Task requirements: The data below holds a line containing "function piece(name, geometry, color)" and a line containing "bpy.context.scene.collection.objects.link(empty)"; please quote exactly those two lines and every line between them, and nothing else.

═════ Dataset excerpt

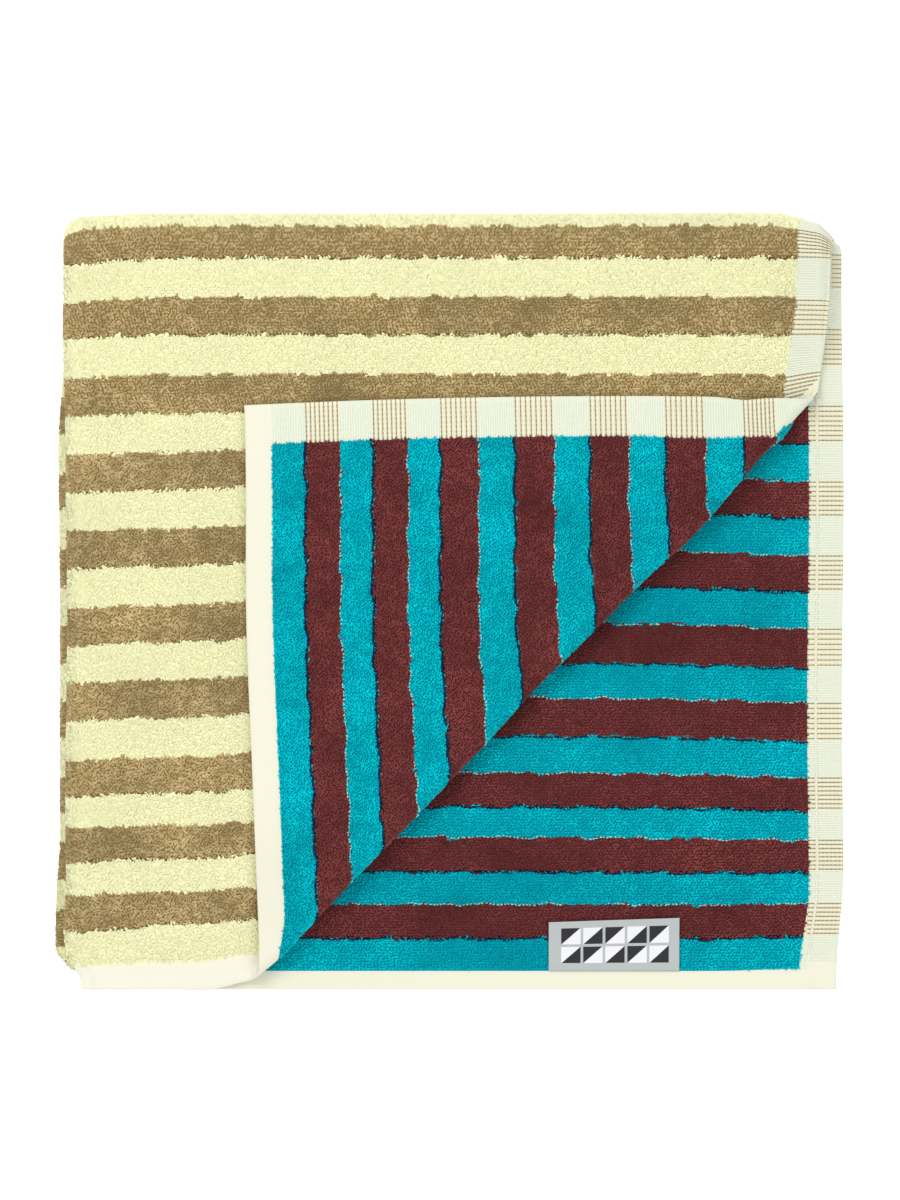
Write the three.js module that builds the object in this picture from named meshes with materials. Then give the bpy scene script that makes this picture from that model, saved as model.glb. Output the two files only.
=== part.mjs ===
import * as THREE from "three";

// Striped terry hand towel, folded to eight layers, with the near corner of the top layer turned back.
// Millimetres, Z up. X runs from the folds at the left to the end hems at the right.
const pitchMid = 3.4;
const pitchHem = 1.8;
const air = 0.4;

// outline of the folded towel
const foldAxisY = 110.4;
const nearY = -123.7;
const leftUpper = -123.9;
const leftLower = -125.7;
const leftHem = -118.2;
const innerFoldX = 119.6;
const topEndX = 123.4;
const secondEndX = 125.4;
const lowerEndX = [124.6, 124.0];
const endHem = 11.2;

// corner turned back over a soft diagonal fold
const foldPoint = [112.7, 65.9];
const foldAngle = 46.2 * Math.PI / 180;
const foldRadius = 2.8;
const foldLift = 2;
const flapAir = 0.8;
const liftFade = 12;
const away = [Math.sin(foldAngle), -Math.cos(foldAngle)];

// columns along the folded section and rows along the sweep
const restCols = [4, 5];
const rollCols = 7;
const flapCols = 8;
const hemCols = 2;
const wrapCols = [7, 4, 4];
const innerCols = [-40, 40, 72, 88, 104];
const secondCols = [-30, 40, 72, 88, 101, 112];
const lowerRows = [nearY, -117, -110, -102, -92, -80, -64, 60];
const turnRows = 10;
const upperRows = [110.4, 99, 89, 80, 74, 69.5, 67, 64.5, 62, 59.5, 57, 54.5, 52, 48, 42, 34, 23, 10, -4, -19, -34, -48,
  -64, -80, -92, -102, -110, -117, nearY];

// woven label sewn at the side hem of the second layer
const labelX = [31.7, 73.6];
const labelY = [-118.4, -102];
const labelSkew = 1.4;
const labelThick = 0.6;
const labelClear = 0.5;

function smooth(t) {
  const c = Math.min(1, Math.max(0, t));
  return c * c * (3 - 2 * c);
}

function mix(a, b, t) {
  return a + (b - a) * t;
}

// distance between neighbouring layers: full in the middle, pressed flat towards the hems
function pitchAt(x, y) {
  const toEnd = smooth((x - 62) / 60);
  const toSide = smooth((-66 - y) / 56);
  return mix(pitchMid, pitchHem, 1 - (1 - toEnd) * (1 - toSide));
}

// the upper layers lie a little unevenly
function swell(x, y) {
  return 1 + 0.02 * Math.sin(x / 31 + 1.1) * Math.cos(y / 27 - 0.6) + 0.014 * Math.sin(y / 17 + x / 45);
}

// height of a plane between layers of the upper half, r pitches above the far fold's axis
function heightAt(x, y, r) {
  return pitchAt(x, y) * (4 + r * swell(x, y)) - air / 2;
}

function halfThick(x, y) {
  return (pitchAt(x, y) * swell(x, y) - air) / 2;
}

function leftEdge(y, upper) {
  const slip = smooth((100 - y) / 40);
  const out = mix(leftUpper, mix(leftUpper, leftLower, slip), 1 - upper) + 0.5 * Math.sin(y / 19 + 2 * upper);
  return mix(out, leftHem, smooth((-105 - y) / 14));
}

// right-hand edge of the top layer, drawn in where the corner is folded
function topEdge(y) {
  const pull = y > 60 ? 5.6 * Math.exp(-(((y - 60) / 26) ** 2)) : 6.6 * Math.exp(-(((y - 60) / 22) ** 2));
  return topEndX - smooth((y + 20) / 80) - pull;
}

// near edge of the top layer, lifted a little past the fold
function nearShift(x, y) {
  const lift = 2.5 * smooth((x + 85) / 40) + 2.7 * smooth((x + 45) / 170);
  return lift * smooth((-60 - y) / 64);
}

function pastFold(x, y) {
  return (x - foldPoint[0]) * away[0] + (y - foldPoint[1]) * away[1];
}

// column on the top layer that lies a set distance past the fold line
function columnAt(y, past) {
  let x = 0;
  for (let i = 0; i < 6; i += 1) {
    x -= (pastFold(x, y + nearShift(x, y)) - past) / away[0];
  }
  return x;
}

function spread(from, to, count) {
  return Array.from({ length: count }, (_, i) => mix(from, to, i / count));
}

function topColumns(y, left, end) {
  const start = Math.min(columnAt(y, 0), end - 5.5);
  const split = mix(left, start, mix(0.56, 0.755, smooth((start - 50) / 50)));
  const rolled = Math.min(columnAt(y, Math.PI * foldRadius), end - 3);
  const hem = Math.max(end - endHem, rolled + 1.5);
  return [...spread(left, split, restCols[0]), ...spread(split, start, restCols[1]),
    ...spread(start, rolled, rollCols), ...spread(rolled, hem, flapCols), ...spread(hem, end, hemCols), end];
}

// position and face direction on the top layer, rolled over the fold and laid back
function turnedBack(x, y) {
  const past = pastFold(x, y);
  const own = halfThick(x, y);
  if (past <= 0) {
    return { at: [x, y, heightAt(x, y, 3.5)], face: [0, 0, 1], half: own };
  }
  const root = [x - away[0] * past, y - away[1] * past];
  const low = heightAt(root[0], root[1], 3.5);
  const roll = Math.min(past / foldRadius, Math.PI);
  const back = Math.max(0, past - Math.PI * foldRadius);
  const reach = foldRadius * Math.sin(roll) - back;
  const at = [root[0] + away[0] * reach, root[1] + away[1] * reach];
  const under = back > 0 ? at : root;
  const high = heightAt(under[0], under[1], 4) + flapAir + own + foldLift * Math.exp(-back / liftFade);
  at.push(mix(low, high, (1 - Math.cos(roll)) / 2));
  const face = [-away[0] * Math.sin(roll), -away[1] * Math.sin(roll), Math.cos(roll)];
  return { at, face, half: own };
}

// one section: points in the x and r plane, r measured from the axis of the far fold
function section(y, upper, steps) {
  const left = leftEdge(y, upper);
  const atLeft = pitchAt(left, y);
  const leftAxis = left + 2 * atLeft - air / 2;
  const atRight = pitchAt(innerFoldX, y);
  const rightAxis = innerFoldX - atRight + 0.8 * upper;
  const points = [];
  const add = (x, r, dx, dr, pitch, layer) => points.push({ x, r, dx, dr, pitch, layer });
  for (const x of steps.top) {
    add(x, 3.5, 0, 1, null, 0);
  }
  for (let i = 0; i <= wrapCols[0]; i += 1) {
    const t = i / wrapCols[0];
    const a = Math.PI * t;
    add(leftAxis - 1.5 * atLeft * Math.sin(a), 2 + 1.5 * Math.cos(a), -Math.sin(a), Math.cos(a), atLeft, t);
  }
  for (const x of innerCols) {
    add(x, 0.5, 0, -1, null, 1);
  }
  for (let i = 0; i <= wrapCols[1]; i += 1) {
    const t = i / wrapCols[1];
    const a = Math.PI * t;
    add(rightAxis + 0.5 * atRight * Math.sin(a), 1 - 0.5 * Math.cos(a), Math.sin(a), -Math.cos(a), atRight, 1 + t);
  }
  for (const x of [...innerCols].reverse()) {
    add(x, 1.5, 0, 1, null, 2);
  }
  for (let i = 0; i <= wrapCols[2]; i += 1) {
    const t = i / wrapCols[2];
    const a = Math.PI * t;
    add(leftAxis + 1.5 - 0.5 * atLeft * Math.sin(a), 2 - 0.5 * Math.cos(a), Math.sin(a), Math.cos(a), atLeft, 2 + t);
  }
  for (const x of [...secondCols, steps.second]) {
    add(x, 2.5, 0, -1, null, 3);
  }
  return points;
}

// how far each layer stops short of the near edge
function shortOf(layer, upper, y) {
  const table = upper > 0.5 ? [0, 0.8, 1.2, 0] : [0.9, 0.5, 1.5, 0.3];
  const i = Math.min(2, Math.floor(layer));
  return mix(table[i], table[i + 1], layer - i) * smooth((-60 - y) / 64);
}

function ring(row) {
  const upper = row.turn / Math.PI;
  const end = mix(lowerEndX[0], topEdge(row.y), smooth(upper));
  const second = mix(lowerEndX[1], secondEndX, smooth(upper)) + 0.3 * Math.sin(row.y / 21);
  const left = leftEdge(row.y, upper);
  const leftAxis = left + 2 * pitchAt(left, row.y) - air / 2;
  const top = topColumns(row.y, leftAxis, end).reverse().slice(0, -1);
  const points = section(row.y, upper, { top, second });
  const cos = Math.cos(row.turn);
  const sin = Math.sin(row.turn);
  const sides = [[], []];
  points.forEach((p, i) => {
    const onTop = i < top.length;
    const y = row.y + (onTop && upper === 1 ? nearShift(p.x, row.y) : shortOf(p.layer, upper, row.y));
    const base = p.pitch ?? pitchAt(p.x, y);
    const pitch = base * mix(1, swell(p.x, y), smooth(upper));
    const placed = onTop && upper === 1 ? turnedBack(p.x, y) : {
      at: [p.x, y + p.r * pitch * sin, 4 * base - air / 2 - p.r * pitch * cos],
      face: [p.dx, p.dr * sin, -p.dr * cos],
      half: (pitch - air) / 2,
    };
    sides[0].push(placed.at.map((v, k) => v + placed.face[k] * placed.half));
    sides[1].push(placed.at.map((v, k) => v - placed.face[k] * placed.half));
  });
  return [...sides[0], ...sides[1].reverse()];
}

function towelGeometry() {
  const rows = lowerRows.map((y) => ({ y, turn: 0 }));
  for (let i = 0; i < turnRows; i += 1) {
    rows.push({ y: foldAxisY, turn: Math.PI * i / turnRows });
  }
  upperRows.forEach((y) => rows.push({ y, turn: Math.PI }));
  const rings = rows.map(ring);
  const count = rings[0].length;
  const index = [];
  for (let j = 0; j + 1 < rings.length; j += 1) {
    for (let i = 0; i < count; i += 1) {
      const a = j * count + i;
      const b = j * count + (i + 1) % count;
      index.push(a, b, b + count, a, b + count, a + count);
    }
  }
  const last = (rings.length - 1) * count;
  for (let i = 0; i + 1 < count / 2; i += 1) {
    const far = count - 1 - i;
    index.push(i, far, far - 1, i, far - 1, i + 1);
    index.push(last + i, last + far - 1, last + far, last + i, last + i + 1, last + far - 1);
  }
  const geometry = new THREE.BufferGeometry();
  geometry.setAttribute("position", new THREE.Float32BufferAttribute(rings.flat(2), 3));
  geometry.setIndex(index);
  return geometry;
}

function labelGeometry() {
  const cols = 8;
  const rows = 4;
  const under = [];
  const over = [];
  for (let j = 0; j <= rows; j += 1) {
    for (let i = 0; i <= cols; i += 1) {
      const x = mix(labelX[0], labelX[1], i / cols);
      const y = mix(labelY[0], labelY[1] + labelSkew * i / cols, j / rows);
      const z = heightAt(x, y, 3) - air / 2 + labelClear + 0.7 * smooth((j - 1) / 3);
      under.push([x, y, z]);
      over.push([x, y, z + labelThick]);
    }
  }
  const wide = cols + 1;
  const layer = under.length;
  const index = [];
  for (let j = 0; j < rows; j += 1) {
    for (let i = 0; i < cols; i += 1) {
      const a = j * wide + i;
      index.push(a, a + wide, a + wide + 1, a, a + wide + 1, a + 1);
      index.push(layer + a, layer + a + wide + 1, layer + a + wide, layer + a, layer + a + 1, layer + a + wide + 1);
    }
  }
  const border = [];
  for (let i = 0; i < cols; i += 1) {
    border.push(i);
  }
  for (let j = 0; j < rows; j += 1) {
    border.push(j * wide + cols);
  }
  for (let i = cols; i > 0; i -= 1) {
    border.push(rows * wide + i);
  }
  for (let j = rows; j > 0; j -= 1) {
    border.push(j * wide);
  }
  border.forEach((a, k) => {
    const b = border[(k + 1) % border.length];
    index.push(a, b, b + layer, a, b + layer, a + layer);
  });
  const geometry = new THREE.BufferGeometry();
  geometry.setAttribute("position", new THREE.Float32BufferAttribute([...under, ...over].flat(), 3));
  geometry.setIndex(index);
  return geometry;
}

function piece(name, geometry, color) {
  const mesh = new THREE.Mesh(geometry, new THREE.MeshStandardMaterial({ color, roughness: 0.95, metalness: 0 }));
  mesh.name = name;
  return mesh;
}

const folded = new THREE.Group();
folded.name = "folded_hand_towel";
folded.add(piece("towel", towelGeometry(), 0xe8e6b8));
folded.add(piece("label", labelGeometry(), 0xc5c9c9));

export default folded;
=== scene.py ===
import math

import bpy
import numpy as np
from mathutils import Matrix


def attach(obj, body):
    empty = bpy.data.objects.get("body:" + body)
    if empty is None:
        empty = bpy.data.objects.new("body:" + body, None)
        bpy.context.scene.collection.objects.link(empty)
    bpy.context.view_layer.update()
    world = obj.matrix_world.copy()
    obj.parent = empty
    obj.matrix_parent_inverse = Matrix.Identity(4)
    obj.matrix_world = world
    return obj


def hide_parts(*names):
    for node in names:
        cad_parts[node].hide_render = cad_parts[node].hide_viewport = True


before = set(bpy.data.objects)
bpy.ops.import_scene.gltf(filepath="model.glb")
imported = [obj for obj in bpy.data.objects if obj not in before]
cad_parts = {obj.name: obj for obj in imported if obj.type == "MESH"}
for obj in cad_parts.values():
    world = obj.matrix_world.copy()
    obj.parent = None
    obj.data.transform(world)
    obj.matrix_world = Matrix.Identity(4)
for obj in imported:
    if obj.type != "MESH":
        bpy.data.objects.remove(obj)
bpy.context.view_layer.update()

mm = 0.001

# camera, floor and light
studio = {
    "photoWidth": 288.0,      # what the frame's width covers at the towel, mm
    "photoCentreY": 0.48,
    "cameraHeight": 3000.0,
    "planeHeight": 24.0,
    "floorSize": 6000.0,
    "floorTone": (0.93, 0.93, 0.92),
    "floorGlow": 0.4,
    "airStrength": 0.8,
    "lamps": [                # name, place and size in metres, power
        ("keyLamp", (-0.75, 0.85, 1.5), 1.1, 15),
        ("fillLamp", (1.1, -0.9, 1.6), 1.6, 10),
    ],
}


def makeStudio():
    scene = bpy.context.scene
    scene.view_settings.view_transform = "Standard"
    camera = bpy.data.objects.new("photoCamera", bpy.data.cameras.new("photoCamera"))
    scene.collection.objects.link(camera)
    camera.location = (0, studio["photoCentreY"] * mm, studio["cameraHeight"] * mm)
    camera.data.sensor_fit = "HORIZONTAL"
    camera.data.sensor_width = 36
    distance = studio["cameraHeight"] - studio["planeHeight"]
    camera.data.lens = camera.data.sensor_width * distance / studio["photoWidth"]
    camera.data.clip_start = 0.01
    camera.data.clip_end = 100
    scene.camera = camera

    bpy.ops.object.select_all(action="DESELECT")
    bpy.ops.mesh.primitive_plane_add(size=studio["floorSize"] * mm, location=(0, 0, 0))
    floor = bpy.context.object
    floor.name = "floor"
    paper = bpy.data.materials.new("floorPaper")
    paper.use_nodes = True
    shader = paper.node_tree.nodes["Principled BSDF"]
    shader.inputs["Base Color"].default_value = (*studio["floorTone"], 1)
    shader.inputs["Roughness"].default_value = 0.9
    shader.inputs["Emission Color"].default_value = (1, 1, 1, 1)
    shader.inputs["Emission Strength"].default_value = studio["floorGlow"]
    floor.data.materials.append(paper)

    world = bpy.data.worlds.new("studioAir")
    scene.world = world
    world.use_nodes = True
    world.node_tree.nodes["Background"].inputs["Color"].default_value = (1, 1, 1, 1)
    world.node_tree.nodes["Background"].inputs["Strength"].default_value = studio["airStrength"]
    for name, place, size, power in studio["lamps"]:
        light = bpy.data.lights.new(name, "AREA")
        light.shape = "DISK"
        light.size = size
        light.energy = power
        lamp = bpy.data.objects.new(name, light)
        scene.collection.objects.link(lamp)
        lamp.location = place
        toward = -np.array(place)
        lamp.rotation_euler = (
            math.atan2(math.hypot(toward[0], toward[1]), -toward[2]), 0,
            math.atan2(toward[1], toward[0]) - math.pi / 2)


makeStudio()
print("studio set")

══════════

Complete response:
function piece(name, geometry, color) {
  const mesh = new THREE.Mesh(geometry, new THREE.MeshStandardMaterial({ color, roughness: 0.95, metalness: 0 }));
  mesh.name = name;
  return mesh;
}

const folded = new THREE.Group();
folded.name = "folded_hand_towel";
folded.add(piece("towel", towelGeometry(), 0xe8e6b8));
folded.add(piece("label", labelGeometry(), 0xc5c9c9));

export default folded;
=== scene.py ===
import math

import bpy
import numpy as np
from mathutils import Matrix


def attach(obj, body):
    empty = bpy.data.objects.get("body:" + body)
    if empty is None:
        empty = bpy.data.objects.new("body:" + body, None)
        bpy.context.scene.collection.objects.link(empty)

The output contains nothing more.